Material provided
%%

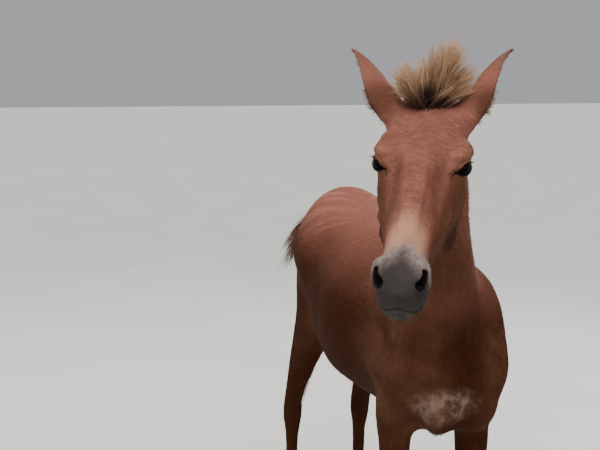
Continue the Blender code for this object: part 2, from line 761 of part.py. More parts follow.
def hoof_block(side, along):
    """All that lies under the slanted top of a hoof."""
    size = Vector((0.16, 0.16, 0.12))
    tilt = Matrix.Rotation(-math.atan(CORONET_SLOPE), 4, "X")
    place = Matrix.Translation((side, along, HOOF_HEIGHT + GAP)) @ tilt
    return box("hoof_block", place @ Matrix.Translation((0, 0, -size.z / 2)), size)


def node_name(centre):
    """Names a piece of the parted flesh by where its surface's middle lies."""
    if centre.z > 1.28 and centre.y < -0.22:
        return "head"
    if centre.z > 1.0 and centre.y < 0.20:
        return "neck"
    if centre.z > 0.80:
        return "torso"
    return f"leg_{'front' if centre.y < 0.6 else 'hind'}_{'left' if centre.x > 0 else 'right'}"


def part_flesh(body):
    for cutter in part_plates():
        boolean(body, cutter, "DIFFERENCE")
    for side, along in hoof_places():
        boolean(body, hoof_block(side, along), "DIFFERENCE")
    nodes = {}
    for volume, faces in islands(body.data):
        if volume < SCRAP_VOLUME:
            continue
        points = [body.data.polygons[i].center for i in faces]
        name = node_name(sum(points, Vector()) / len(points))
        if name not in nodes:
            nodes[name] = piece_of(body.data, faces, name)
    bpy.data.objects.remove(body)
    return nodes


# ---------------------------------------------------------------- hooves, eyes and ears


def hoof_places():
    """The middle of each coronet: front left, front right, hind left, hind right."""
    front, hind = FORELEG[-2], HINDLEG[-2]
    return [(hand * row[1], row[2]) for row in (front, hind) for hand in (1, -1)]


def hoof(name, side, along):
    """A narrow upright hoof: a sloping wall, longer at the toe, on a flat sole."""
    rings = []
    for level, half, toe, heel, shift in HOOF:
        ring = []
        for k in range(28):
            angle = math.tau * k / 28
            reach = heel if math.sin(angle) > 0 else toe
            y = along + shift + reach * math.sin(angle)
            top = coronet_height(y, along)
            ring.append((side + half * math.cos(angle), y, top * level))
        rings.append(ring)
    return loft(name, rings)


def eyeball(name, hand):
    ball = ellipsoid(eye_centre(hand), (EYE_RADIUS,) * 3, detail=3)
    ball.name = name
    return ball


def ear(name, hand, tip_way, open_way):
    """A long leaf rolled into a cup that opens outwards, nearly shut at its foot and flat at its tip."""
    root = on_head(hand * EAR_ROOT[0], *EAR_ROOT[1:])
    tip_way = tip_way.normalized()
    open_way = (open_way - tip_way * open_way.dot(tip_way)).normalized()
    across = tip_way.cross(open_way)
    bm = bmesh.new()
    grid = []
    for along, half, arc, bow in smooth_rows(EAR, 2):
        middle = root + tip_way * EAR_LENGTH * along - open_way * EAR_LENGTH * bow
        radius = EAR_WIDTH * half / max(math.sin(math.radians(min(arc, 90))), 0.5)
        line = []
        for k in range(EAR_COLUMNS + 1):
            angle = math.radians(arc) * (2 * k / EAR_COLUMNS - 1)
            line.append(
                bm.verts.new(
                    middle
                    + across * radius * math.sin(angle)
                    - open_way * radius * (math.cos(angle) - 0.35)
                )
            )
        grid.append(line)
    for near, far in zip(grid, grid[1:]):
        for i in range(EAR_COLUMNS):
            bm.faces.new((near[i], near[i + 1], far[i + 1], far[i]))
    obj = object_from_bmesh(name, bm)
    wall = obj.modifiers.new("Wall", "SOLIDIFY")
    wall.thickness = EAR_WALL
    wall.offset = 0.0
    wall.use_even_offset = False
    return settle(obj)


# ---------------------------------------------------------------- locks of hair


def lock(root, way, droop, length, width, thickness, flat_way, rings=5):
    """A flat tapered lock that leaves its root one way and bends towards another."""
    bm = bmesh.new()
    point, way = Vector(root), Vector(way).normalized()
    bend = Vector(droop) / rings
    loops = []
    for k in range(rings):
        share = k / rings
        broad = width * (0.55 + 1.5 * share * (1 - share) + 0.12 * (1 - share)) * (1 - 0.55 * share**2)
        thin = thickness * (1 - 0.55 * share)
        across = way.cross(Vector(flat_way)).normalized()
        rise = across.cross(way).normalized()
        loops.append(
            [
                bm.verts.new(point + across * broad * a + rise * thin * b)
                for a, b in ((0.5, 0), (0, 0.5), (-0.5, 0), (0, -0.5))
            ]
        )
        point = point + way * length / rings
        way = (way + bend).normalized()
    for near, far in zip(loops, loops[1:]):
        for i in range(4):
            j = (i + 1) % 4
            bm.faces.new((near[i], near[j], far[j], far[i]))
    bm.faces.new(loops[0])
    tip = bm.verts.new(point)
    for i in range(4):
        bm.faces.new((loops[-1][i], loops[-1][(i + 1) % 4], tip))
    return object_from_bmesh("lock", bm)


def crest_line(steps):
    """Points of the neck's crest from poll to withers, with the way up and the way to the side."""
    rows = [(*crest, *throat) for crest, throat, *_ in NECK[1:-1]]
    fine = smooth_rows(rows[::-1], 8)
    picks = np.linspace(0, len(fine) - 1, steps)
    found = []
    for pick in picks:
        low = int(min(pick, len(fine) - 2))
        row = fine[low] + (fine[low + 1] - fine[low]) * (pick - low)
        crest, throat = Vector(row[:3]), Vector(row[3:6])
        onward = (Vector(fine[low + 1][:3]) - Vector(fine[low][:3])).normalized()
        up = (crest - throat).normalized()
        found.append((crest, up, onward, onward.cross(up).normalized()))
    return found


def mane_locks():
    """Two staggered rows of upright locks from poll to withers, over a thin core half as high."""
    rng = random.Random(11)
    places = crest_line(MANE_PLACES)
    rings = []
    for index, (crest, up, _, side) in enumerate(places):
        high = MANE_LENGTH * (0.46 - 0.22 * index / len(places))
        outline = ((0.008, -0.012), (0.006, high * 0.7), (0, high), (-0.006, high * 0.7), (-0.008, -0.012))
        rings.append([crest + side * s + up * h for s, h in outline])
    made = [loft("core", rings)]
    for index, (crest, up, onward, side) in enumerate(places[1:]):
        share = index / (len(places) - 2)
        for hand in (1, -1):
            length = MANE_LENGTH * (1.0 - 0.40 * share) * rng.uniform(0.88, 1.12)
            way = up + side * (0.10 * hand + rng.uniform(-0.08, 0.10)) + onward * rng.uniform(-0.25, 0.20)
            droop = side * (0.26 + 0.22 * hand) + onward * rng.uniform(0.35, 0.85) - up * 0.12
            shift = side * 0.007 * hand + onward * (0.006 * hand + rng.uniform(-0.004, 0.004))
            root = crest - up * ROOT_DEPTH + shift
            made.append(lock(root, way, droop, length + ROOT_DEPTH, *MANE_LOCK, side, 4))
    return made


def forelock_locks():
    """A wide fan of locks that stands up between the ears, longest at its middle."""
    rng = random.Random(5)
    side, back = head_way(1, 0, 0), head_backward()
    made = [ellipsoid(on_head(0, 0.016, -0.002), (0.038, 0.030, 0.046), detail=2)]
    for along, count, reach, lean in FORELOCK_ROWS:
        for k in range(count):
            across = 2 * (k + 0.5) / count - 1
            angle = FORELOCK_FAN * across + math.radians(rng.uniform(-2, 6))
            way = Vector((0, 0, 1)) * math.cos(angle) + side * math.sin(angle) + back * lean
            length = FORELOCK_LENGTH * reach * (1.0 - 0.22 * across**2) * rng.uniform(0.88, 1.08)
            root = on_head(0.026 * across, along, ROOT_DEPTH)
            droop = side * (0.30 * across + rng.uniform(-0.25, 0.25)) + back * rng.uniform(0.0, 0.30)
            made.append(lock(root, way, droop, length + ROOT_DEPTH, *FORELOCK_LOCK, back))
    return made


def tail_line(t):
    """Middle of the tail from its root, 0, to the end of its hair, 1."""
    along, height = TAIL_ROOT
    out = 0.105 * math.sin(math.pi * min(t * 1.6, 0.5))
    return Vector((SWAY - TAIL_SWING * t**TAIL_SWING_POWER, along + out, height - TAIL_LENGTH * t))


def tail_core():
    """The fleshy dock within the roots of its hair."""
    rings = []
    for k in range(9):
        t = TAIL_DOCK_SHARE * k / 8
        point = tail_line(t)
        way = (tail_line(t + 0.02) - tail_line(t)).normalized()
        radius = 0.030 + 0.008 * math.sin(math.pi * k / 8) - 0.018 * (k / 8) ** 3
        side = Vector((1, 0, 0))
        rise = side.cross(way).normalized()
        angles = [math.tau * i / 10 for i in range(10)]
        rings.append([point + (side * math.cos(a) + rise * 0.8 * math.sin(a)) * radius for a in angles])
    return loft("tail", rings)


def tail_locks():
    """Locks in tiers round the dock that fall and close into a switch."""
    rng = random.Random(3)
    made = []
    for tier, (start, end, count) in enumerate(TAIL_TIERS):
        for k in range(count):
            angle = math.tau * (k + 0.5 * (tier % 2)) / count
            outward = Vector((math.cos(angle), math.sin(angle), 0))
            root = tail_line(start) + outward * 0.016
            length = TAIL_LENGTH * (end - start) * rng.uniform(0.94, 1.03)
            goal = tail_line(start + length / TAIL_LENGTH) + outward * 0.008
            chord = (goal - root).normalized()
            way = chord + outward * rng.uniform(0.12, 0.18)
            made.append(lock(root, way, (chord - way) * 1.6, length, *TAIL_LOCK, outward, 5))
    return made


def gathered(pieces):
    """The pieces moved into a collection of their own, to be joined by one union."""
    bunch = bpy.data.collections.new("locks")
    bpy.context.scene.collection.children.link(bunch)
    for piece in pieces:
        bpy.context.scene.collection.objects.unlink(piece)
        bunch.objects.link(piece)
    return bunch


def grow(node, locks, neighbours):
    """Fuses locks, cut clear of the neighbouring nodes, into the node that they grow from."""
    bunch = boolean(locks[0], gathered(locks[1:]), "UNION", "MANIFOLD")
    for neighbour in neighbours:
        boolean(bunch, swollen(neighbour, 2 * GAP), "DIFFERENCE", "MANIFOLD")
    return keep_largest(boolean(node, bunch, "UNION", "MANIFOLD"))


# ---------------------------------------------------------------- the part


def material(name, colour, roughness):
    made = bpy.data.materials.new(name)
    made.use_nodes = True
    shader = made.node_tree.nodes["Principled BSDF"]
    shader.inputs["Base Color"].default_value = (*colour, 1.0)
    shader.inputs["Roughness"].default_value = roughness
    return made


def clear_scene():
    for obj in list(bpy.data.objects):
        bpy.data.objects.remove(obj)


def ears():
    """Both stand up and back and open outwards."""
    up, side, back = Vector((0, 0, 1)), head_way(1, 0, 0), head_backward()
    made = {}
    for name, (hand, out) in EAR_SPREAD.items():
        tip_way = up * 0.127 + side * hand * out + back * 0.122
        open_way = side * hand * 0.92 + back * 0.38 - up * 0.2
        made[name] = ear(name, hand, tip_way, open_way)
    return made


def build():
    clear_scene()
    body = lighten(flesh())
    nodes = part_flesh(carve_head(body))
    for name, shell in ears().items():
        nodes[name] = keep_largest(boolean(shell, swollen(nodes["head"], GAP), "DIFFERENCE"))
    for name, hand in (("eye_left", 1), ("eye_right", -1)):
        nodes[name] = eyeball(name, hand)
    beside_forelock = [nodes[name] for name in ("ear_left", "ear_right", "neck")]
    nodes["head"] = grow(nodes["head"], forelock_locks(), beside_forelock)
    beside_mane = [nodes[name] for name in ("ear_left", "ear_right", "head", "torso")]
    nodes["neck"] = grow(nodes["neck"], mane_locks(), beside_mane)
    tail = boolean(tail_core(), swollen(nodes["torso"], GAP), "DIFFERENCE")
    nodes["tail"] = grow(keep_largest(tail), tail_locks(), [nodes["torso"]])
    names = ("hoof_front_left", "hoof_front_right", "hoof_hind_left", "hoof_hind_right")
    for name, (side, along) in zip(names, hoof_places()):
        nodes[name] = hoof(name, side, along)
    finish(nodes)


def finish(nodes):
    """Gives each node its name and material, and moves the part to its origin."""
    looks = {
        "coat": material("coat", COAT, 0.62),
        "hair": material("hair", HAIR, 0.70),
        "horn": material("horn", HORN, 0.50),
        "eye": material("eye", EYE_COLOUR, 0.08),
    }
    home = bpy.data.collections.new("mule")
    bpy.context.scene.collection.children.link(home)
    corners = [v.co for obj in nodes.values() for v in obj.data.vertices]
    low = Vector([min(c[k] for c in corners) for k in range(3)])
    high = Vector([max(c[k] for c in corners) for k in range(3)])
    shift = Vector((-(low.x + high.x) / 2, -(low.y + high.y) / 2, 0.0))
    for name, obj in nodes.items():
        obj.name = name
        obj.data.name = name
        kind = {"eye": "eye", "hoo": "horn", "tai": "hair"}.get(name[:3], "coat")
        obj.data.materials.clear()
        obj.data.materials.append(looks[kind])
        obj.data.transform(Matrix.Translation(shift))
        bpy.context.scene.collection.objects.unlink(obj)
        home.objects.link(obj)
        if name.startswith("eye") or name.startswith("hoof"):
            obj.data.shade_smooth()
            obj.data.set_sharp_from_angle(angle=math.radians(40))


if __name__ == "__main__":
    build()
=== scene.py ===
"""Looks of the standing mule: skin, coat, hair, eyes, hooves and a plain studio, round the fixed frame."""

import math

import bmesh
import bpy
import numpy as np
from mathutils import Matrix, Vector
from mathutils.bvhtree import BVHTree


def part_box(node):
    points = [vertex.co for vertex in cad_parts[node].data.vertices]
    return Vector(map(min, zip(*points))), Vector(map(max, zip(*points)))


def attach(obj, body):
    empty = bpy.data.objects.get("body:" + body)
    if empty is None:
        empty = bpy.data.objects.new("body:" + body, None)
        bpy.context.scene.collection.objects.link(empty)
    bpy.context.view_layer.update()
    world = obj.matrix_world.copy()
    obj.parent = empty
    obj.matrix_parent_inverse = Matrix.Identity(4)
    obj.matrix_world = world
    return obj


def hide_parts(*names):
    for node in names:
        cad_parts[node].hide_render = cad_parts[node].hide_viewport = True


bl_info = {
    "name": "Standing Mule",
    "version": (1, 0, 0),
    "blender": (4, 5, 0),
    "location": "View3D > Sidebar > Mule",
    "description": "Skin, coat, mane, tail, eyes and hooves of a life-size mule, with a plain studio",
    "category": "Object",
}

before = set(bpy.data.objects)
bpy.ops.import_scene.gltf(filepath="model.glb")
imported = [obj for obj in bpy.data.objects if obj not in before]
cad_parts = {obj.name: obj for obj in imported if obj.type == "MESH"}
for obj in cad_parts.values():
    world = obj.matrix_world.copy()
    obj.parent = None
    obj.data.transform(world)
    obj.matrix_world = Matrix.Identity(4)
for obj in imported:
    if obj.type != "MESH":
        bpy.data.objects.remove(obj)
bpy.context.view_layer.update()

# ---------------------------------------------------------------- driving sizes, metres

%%
%%

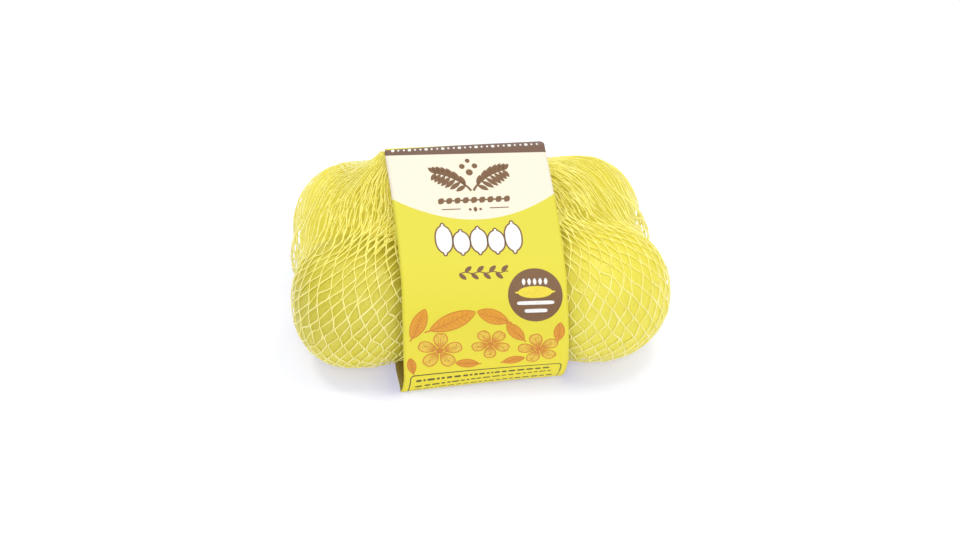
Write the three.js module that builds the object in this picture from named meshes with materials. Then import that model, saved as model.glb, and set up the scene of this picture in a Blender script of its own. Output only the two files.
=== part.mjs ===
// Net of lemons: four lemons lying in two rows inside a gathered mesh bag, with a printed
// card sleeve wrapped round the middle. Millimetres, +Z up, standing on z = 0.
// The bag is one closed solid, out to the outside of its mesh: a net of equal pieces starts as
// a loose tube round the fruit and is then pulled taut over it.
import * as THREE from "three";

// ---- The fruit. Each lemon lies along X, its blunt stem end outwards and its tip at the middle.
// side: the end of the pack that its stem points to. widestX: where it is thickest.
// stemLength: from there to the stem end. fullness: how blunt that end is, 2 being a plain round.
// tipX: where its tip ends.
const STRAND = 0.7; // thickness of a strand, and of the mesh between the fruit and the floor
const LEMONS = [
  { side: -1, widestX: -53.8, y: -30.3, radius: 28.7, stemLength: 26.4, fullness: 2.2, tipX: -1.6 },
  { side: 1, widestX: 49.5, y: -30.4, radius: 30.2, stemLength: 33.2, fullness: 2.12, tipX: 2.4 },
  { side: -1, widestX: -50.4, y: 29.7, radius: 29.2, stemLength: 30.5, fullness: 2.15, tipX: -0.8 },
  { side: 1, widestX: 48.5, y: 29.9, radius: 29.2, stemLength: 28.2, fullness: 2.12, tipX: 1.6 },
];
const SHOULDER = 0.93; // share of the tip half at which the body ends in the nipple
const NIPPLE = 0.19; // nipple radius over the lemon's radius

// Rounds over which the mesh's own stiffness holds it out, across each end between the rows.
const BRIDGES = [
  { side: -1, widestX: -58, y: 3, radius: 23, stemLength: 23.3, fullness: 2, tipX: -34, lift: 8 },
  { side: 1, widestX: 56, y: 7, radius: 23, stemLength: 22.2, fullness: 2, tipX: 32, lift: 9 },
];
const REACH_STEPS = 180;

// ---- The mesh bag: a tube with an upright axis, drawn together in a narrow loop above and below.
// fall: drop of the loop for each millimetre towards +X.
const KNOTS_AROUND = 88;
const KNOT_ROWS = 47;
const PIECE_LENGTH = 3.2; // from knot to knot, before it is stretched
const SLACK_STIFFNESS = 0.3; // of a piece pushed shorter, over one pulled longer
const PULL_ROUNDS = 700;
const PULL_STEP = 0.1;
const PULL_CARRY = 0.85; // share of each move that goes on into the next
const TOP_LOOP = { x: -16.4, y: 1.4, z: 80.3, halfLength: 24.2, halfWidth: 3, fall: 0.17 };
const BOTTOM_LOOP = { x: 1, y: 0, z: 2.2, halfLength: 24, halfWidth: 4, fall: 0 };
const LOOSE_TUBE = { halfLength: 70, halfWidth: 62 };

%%
%%

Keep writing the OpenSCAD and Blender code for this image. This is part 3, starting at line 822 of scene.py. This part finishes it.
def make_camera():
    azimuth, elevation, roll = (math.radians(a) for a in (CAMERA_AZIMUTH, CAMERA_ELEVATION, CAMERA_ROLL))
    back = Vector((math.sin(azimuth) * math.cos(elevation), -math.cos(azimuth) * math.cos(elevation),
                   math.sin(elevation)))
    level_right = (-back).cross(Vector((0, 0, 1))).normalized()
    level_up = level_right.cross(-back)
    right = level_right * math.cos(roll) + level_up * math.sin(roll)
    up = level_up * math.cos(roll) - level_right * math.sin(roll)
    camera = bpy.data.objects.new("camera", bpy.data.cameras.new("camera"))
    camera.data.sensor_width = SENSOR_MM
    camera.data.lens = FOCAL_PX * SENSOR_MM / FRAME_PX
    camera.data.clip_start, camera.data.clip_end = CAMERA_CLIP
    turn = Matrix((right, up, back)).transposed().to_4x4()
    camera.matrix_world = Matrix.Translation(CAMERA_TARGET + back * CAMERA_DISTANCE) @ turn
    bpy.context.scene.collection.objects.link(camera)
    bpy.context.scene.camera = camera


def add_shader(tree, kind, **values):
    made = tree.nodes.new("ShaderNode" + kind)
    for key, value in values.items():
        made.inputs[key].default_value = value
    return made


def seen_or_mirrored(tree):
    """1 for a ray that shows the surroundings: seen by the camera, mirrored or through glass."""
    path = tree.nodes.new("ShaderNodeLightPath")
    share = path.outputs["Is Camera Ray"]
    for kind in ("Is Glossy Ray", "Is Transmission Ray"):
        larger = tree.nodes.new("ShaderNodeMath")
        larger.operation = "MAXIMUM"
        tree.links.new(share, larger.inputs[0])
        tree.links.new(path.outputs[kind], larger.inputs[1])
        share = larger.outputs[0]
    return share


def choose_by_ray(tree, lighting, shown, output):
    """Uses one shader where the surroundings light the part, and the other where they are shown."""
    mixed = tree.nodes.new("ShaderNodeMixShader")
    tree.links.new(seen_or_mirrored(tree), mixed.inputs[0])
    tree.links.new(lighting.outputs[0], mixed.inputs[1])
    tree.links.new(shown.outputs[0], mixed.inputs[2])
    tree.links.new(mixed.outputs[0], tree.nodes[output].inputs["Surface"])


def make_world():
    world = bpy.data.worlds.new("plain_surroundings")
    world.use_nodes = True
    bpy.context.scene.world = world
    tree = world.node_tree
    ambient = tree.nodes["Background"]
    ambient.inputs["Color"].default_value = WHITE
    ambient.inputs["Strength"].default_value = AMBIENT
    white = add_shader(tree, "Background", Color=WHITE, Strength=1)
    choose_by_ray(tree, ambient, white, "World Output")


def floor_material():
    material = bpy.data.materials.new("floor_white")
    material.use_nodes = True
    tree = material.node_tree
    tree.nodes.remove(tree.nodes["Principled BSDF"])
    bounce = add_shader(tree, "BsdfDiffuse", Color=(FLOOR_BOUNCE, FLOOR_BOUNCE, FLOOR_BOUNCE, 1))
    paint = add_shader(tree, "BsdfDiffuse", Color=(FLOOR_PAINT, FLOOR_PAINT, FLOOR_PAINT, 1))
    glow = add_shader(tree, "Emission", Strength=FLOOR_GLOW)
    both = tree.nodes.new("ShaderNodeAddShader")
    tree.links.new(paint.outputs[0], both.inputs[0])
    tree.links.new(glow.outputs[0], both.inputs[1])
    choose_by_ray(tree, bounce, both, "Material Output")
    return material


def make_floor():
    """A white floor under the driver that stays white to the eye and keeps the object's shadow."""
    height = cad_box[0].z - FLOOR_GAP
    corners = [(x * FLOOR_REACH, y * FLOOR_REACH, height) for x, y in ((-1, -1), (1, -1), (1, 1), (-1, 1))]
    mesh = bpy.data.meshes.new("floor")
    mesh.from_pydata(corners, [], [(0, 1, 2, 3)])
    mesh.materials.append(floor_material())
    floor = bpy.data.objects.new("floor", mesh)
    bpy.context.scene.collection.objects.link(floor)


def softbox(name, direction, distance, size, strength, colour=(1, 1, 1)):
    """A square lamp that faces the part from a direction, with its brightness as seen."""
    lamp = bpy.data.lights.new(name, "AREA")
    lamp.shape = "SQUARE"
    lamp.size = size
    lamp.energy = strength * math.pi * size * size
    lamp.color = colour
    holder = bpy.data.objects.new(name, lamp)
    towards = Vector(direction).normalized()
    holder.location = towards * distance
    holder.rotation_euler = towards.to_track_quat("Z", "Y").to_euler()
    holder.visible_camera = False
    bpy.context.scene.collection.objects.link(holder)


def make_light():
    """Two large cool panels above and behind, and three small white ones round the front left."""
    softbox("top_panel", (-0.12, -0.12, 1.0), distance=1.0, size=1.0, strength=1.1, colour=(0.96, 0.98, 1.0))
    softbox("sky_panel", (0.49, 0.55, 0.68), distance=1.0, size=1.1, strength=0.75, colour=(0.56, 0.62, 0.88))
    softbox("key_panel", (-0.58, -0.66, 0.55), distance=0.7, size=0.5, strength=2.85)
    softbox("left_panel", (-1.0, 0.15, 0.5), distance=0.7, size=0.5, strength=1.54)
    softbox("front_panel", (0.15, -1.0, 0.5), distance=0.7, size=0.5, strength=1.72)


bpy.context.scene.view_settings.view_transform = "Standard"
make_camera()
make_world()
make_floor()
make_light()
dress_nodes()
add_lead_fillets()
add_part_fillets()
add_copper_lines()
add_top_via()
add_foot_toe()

%%

Repeat, word for word, only the lines from the line holding "Write the three.js" through the line holding "import * as", with both of those lines included.

Write the three.js module that builds the object in this picture from named meshes with materials. Then import that model, saved as model.glb, and set up the scene of this picture in a Blender script of its own. Output only the two files.
=== part.mjs ===
// Net of lemons: four lemons lying in two rows inside a gathered mesh bag, with a printed
// card sleeve wrapped round the middle. Millimetres, +Z up, standing on z = 0.
// The bag is one closed solid, out to the outside of its mesh: a net of equal pieces starts as
// a loose tube round the fruit and is then pulled taut over it.
import * as THREE from "three";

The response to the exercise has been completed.